Turn-Weighted PAUC

Turn-Weighted PAUC@ω=0.5 (Turn-Weighted Probability of Audible Utterance at threshold 0.5) is an evaluation metric used in ProactiveVideoQA and similar streaming video benchmarks to measure whether an AI model speaks at appropriate moments in response to visual events. The metric captures both whether the model spoke when it should have (sensitivity to relevant visual moments) and whether it refrained from speaking when it should not have (specificity against irrelevant moments), weighted by the turn structure of the interaction.

The PAUC component measures the probability of audible utterance at a given confidence threshold across multiple examples. Rather than simply measuring accuracy at a single moment, it evaluates the model's behavior across the full distribution of possible moments — did the model produce speech that was appropriately timed to the visual events in the video? The "turn-weighted" variant adjusts for the fact that some visual events are more important than others for the given question, so a model that speaks at an unimportant moment should be penalized less than one that fails to speak at a critical moment.

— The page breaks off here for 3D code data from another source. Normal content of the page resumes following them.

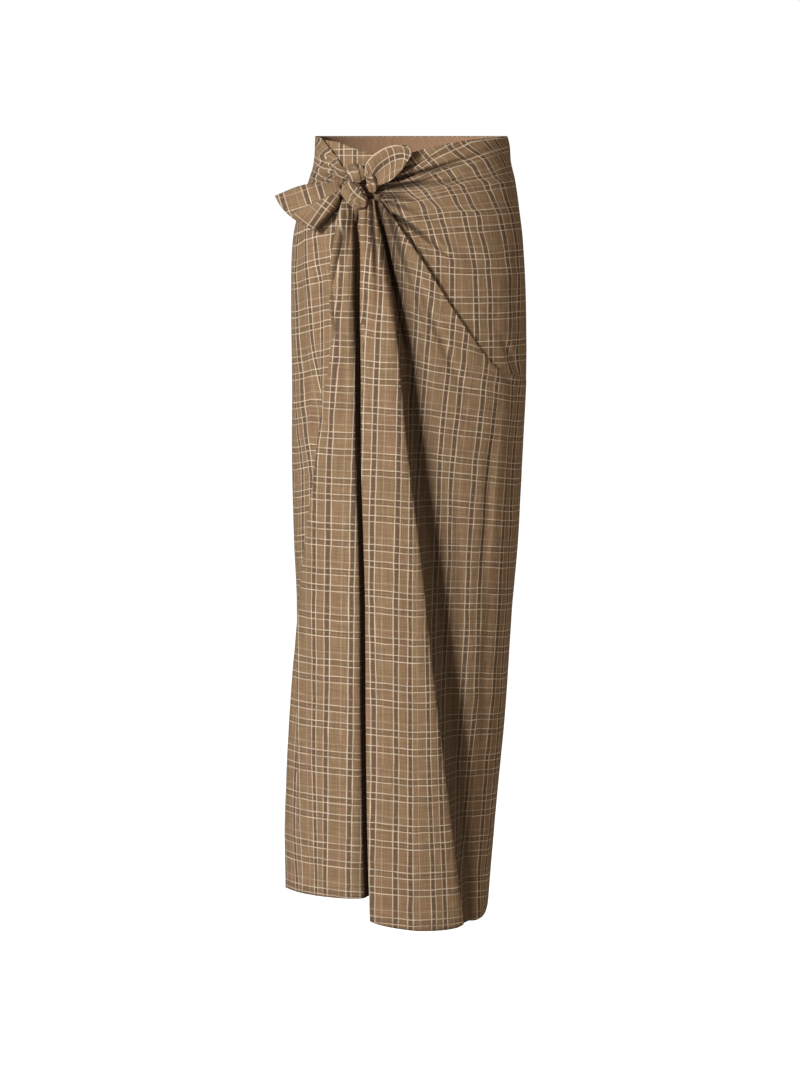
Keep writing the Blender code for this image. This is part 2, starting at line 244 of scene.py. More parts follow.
class Fade(Enum):
    """How a crease dies out along its length."""

    BOTH_ENDS = "both ends"
    FAR_END = "far end"
    NEAR_END = "near end"


@dataclass(frozen=True)
class Crease:
    """A trough pulled into the cloth, with soft shoulders; a negative depth makes a ridge."""

    start: tuple[float, float]
    end: tuple[float, float]
    depth: float
    width: float
    bow: float = 0.0
    fade: Fade = Fade.BOTH_ENDS
    shoulder: float = 0.8
    fade_power: float = 1.3

    def lift(self, x: np.ndarray, z: np.ndarray) -> np.ndarray:
        """How far the crease moves the cloth outwards.

        Args:
            x: place across the front.
            z: height.

        Returns:
            The lift, in millimetres, at each place.
        """
        run = np.subtract(self.end, self.start)
        length = np.hypot(*run)
        share = ((x - self.start[0]) * run[0] + (z - self.start[1]) * run[1]) / length**2
        across = ((x - self.start[0]) * run[1] - (z - self.start[1]) * run[0]) / length
        inside = np.clip(share, 0.0, 1.0)
        across = across - self.bow * 4 * inside * (1 - inside)
        beyond = (share - inside) * length
        away = np.sqrt(across**2 + beyond**2) / self.width
        if self.fade is Fade.BOTH_ENDS:
            strength = np.sin(pi * inside)
        elif self.fade is Fade.FAR_END:
            strength = np.cos(pi / 2 * inside) ** self.fade_power
        else:
            strength = np.sin(pi / 2 * inside) ** self.fade_power
        return -self.depth * strength * (1 - self.shoulder * away**2) * np.exp(-(away**2))


@dataclass(frozen=True)
class Yarn:
    """A yarn of the check.

    Attributes:
        at: where it lies across the weave for a warp yarn, or down it for a weft yarn.
        course: places of x and height, falling for a warp yarn and left to right for a weft yarn.
    """

    at: float
    course: Rows

    def x_at(self, height: np.ndarray) -> np.ndarray:
        """Place across the front at each height."""
        x, z = np.array(self.course, float).T
        return np.interp(-height, -z, x)

    def height_at(self, x: np.ndarray) -> np.ndarray:
        """Height at each place across the front."""
        across, z = np.array(self.course, float).T
        return np.interp(x, across, z)


def between_yarns(places: np.ndarray, courses: np.ndarray, values: np.ndarray) -> np.ndarray:
    """Value at each place, evenly spread between neighbouring yarns.

    Args:
        places: where to read, rising in the direction of the courses' order.
        courses: each yarn's place there, on the first axis.
        values: each yarn's value.

    Returns:
        The value at each place, held beyond the outer yarns.
    """
    low = np.clip((places[None] >= courses).sum(axis=0) - 1, 0, len(values) - 2)
    start = np.take_along_axis(courses, low[None], axis=0)[0]
    end = np.take_along_axis(courses, low[None] + 1, axis=0)[0]
    share = np.clip((places - start) / np.maximum(end - start, TINY), 0.0, 1.0)
    return values[low] + (values[low + 1] - values[low]) * share


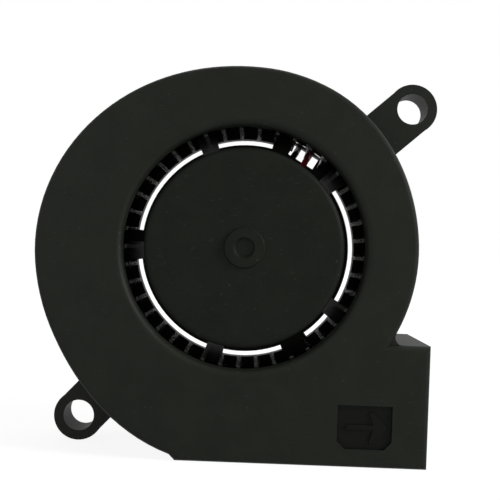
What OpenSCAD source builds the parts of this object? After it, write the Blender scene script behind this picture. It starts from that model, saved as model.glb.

The metric is scaled 0-100, where 25.0 represents the baseline of always staying silent (the model's default behavior when it does not understand the task). A score of 50.0 indicates roughly random performance. Scores above 75.0 indicate genuinely useful proactive behavior. Current models tested on ProactiveVideoQA score near the baseline of 25.0, confirming that proactive visual QA is unsolved.

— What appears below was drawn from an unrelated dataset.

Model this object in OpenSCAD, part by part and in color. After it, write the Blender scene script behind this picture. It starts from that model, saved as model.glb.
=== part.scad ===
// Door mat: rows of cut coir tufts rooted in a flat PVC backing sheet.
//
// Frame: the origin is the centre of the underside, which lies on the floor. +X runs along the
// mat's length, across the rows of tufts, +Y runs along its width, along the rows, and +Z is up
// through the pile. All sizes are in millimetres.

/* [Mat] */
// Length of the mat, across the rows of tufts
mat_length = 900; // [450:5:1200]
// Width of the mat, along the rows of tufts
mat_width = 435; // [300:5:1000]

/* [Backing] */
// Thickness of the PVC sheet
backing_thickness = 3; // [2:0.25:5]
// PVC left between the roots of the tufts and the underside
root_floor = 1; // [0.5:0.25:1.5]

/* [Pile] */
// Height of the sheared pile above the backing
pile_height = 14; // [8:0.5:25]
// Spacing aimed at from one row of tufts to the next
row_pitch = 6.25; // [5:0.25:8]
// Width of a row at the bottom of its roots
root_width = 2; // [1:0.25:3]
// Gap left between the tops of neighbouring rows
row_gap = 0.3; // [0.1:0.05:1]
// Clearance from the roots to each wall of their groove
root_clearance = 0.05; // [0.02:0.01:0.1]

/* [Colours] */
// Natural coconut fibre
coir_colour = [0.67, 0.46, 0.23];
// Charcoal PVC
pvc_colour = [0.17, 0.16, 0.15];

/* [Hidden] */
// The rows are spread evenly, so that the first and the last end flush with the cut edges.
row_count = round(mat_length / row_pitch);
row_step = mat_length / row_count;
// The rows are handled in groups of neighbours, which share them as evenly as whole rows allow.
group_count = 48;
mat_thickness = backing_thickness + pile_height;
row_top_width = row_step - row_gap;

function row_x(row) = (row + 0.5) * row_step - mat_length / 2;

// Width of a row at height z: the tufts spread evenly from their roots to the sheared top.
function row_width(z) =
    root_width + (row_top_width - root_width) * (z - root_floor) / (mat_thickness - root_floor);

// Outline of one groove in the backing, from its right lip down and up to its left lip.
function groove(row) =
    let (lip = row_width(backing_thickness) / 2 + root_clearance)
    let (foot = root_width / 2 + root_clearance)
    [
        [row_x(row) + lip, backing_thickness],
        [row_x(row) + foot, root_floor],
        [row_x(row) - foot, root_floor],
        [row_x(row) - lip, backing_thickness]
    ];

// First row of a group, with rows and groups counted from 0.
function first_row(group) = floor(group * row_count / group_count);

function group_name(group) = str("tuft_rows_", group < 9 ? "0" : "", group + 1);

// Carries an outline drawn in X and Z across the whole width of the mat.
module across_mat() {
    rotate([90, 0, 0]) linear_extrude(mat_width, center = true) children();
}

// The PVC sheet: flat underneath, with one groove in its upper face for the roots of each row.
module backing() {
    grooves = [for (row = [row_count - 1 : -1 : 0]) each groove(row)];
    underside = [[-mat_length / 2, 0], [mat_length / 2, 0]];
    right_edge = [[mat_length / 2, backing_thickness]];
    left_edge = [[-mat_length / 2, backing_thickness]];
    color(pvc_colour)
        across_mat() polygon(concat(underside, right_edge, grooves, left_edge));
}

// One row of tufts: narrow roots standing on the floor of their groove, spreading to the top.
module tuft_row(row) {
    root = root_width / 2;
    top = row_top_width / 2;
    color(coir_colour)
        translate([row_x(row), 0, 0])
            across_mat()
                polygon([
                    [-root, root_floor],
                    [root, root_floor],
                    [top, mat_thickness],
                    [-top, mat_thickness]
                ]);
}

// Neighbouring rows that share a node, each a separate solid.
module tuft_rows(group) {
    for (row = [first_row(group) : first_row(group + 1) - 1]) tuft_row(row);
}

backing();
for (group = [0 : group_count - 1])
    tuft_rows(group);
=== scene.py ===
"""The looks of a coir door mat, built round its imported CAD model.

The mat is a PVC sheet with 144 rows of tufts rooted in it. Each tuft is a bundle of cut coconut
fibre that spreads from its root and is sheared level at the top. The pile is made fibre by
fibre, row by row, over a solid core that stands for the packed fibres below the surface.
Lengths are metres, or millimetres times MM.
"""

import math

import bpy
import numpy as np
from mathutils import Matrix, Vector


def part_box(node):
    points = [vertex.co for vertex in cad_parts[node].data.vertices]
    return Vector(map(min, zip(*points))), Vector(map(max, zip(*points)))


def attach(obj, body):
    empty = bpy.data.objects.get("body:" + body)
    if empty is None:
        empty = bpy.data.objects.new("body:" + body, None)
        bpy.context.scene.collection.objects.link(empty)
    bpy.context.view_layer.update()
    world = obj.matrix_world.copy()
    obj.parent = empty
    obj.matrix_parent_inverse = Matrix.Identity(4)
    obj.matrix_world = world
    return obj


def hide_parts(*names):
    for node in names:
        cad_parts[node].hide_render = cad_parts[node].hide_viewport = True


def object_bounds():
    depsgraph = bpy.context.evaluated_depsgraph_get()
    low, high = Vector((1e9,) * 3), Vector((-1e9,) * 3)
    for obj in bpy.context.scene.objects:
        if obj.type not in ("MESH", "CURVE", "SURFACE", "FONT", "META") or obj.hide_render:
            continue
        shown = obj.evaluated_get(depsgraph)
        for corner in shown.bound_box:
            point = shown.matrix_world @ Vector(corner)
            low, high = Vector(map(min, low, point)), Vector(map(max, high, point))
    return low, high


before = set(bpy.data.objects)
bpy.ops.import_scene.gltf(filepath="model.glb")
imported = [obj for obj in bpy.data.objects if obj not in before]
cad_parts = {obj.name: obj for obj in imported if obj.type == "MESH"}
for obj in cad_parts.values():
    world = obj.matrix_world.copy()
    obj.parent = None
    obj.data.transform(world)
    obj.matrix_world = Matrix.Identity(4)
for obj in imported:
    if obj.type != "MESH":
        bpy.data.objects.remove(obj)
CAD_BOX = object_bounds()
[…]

Turn-Weighted PAUC is notable because it operationalizes a concept that is usually left implicit in AI evaluation: the appropriateness of timing. Most AI benchmarks measure whether an output is correct, independent of when it was produced. For turn-based systems, timing is not a variable — outputs always follow inputs. But for interaction models, timing is a first-class dimension of quality, and metrics like Turn-Weighted PAUC are attempts to quantify it rigorously.